── Given records
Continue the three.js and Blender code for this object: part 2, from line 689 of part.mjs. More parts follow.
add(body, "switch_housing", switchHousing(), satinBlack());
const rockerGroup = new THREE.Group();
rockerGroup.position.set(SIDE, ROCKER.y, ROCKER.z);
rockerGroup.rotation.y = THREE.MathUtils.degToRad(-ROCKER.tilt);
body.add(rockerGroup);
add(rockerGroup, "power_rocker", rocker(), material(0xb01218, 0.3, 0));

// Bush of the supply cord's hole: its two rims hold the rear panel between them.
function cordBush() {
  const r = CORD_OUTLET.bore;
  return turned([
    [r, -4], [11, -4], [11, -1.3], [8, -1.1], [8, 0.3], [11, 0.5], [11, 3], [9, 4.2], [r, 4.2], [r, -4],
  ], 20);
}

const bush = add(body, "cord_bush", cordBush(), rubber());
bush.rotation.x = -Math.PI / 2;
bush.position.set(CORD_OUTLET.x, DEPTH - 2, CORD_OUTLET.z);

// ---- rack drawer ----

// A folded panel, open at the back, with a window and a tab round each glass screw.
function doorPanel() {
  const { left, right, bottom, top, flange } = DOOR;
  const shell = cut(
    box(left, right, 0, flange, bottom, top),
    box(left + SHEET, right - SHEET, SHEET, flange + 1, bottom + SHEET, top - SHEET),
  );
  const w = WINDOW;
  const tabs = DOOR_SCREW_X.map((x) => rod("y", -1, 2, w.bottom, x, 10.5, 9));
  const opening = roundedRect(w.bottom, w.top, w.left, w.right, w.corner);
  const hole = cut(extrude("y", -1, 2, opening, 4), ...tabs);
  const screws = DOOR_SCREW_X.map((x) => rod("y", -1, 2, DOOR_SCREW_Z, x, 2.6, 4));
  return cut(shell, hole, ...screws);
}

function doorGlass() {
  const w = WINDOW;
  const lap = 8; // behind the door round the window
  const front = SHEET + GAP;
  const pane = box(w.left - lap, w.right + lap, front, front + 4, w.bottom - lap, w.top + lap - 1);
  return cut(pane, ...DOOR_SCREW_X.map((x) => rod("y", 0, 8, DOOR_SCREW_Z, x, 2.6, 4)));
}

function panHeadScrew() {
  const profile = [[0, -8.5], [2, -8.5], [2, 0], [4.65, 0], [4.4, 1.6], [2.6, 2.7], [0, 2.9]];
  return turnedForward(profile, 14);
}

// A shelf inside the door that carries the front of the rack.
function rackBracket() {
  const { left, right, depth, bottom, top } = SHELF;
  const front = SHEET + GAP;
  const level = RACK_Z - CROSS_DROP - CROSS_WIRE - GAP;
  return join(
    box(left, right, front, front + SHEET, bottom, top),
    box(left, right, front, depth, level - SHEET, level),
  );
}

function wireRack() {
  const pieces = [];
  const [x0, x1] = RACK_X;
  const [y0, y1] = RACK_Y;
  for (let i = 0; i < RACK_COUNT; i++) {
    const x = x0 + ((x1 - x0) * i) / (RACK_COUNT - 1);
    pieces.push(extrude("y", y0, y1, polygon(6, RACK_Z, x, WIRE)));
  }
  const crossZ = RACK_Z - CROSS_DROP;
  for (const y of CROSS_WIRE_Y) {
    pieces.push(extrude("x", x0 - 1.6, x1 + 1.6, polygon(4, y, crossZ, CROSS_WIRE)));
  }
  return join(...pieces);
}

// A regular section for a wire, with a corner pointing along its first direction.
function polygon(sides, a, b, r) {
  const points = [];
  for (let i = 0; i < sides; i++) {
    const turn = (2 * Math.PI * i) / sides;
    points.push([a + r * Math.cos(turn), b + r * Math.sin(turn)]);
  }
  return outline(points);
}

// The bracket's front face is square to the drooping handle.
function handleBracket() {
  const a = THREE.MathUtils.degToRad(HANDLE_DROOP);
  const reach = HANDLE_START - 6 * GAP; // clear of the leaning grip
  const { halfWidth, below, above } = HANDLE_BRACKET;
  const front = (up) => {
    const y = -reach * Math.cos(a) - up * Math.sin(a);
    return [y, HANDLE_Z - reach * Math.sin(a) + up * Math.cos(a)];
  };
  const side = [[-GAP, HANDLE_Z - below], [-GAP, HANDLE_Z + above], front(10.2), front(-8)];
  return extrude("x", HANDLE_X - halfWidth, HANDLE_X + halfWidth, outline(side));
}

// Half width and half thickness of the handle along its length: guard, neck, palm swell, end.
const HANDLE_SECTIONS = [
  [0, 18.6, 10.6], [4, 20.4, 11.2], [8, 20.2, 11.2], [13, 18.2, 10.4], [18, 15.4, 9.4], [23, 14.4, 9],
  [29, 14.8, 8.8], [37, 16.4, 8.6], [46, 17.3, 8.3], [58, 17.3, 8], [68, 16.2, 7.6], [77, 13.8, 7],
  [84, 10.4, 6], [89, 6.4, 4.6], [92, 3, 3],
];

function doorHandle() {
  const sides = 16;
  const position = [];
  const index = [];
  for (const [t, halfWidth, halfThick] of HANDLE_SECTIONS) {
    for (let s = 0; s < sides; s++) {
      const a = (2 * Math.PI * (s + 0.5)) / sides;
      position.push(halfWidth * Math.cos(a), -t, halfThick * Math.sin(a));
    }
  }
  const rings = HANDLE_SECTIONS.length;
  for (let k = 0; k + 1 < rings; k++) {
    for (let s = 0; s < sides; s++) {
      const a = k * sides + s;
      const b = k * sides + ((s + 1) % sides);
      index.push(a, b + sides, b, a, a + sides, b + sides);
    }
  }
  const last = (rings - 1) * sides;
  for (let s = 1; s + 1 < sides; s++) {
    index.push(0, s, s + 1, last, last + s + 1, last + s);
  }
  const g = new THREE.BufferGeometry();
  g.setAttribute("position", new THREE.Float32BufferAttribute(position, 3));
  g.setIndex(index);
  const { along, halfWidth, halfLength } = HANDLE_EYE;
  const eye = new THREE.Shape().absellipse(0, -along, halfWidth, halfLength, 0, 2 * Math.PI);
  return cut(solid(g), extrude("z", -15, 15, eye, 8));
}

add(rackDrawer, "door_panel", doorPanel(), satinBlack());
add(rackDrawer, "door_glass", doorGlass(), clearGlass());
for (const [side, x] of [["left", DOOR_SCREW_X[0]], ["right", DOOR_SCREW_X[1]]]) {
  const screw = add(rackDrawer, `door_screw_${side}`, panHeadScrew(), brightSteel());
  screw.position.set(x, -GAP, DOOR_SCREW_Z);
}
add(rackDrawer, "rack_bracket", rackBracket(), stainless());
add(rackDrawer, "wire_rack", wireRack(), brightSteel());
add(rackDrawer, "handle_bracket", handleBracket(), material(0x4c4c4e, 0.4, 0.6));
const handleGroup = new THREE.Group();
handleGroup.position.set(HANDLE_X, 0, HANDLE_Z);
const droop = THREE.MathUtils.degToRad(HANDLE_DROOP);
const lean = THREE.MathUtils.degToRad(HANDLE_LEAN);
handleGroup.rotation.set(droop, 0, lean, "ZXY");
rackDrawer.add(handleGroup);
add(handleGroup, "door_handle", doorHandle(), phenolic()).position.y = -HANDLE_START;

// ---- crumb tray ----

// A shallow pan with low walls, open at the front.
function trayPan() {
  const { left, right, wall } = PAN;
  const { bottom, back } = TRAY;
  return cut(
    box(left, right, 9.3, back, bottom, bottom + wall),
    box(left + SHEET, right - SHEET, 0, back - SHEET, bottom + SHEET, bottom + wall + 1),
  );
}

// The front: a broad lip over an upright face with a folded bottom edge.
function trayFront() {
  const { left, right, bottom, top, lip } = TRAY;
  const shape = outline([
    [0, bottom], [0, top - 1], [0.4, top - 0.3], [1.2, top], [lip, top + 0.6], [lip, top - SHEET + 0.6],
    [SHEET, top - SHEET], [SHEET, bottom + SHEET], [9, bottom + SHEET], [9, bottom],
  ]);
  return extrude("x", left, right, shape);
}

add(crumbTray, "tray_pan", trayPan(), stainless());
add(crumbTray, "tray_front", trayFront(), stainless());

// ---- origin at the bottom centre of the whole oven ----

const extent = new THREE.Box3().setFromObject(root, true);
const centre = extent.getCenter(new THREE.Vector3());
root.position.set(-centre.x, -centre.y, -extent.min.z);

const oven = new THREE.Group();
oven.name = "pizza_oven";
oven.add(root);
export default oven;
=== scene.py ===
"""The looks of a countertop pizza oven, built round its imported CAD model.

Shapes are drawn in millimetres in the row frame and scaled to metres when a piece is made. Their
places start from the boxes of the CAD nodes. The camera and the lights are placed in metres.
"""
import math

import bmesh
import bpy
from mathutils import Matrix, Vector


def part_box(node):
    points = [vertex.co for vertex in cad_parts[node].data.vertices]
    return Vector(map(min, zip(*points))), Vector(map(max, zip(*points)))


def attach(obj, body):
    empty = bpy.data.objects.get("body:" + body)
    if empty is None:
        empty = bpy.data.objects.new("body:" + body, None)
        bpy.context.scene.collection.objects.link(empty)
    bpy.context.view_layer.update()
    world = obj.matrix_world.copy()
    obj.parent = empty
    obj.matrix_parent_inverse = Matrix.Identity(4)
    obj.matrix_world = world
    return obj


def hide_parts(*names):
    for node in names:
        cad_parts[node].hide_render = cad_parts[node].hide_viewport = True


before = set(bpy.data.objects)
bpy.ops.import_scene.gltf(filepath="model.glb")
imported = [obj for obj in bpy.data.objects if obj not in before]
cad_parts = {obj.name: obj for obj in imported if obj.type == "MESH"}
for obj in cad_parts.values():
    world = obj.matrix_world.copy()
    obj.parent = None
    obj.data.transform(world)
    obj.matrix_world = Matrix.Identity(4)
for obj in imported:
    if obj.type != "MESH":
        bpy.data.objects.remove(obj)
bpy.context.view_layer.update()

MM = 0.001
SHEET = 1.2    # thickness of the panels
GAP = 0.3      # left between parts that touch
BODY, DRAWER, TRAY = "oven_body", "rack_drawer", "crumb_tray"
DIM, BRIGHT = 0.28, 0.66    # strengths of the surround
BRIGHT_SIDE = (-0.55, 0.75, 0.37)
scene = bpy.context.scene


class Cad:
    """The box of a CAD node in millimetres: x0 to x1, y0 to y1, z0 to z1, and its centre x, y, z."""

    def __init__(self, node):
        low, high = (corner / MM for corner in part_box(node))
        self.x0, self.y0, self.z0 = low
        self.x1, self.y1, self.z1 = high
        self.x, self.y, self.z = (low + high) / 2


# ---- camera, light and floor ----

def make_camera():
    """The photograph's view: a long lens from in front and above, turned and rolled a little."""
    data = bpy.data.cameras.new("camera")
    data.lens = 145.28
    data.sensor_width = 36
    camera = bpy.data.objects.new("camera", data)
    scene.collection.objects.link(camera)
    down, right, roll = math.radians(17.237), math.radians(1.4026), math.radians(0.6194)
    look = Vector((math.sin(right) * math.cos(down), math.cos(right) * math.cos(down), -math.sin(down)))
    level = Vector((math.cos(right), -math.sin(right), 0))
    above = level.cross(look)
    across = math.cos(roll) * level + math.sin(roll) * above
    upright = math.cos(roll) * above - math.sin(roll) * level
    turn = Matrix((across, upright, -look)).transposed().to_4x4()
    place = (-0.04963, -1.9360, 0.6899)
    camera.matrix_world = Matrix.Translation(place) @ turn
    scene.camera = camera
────
── Given records
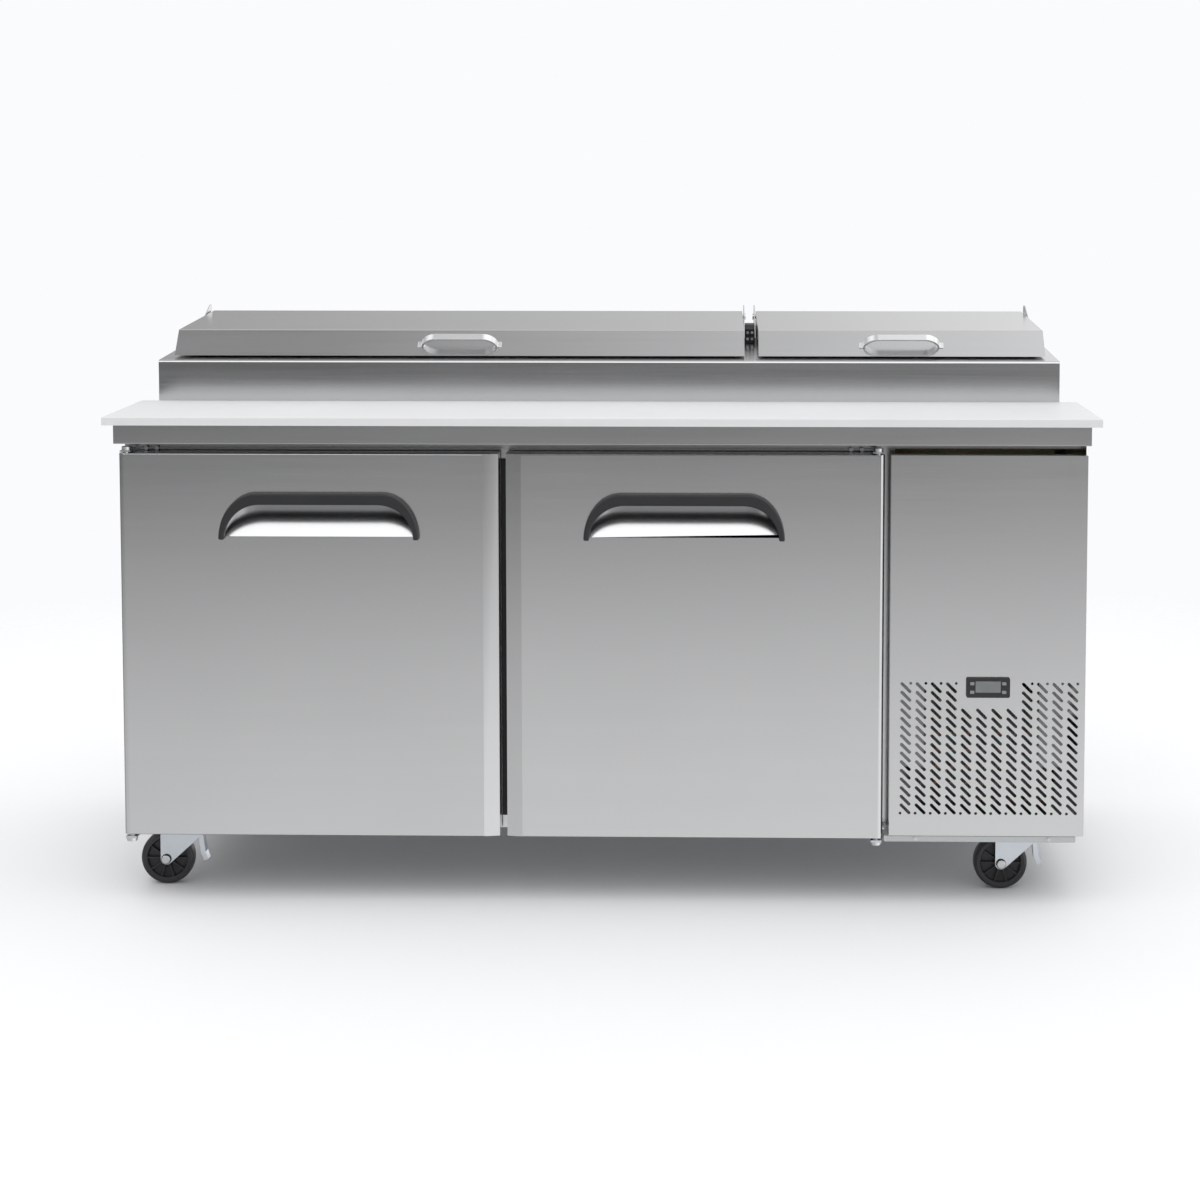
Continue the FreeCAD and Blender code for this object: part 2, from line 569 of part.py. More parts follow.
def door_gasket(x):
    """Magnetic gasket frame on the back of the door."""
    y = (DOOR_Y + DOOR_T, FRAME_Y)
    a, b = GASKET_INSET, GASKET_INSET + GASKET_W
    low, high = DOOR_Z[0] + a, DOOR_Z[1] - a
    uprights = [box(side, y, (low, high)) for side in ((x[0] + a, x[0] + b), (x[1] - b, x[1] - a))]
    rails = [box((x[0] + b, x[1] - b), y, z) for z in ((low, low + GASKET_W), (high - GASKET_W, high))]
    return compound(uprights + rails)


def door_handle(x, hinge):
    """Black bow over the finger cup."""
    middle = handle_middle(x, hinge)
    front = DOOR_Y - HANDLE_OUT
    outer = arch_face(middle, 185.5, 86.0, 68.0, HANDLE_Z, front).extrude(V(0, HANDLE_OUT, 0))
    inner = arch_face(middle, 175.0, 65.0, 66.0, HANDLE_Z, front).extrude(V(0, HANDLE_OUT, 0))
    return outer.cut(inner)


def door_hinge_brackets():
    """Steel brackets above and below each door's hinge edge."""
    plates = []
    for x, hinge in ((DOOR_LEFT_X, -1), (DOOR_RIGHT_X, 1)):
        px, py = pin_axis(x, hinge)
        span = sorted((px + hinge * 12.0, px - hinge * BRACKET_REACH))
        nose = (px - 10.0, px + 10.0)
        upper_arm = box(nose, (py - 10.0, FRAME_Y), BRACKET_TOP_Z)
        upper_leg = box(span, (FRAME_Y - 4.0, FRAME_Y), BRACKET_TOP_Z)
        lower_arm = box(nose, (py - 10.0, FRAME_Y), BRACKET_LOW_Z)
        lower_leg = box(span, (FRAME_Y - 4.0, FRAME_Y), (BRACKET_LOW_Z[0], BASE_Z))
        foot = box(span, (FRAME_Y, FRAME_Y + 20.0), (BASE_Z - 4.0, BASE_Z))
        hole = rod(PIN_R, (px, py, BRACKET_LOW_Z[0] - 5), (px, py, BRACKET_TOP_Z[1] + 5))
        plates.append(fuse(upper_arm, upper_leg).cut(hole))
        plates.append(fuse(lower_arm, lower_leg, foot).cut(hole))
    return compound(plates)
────
── Given records
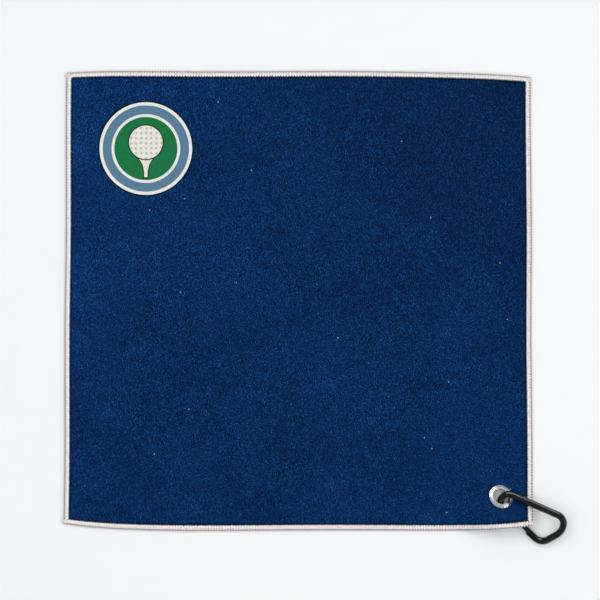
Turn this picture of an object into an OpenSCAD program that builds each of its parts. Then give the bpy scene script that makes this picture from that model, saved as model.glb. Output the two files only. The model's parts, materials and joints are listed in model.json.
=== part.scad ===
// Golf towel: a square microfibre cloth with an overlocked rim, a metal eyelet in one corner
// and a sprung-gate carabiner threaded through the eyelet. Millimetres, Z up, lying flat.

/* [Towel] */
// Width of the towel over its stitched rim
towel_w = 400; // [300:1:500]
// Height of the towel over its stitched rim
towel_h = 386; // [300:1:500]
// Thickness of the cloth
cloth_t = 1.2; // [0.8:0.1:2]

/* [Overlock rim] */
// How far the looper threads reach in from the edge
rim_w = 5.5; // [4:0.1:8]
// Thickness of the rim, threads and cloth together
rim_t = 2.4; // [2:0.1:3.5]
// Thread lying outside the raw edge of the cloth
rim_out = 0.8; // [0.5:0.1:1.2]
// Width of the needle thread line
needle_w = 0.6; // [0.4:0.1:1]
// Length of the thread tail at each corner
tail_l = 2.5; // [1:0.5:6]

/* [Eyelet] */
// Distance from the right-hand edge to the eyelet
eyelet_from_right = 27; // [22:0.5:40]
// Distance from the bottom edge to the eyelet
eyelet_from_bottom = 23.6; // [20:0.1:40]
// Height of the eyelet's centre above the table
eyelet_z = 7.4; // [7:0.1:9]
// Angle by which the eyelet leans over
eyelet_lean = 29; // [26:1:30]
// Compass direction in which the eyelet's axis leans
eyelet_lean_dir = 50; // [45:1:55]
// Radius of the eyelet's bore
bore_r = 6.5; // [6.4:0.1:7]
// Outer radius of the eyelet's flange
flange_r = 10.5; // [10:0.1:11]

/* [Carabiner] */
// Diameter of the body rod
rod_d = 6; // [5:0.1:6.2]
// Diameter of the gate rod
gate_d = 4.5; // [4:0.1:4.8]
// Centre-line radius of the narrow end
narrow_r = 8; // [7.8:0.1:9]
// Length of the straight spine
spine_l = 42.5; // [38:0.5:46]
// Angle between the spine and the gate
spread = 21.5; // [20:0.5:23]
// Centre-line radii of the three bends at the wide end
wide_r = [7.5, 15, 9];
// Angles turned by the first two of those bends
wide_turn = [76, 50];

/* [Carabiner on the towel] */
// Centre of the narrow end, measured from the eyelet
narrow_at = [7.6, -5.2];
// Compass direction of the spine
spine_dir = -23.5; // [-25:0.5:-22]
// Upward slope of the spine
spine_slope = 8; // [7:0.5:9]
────
▶ _Your goal_
Begin with the line containing "---- origin at", end with the line containing "bpy.data.objects.remove(obj)", and transcribe exactly every line in that span, with nothing added.

▶ _Written solution_
// ---- origin at the bottom centre of the whole oven ----

const extent = new THREE.Box3().setFromObject(root, true);
const centre = extent.getCenter(new THREE.Vector3());
root.position.set(-centre.x, -centre.y, -extent.min.z);

const oven = new THREE.Group();
oven.name = "pizza_oven";
oven.add(root);
export default oven;
=== scene.py ===
"""The looks of a countertop pizza oven, built round its imported CAD model.

Shapes are drawn in millimetres in the row frame and scaled to metres when a piece is made. Their
places start from the boxes of the CAD nodes. The camera and the lights are placed in metres.
"""
import math

import bmesh
import bpy
from mathutils import Matrix, Vector


def part_box(node):
    points = [vertex.co for vertex in cad_parts[node].data.vertices]
    return Vector(map(min, zip(*points))), Vector(map(max, zip(*points)))


def attach(obj, body):
    empty = bpy.data.objects.get("body:" + body)
    if empty is None:
        empty = bpy.data.objects.new("body:" + body, None)
        bpy.context.scene.collection.objects.link(empty)
    bpy.context.view_layer.update()
    world = obj.matrix_world.copy()
    obj.parent = empty
    obj.matrix_parent_inverse = Matrix.Identity(4)
    obj.matrix_world = world
    return obj


def hide_parts(*names):
    for node in names:
        cad_parts[node].hide_render = cad_parts[node].hide_viewport = True


before = set(bpy.data.objects)
bpy.ops.import_scene.gltf(filepath="model.glb")
imported = [obj for obj in bpy.data.objects if obj not in before]
cad_parts = {obj.name: obj for obj in imported if obj.type == "MESH"}
for obj in cad_parts.values():
    world = obj.matrix_world.copy()
    obj.parent = None
    obj.data.transform(world)
    obj.matrix_world = Matrix.Identity(4)
for obj in imported:
    if obj.type != "MESH":
        bpy.data.objects.remove(obj)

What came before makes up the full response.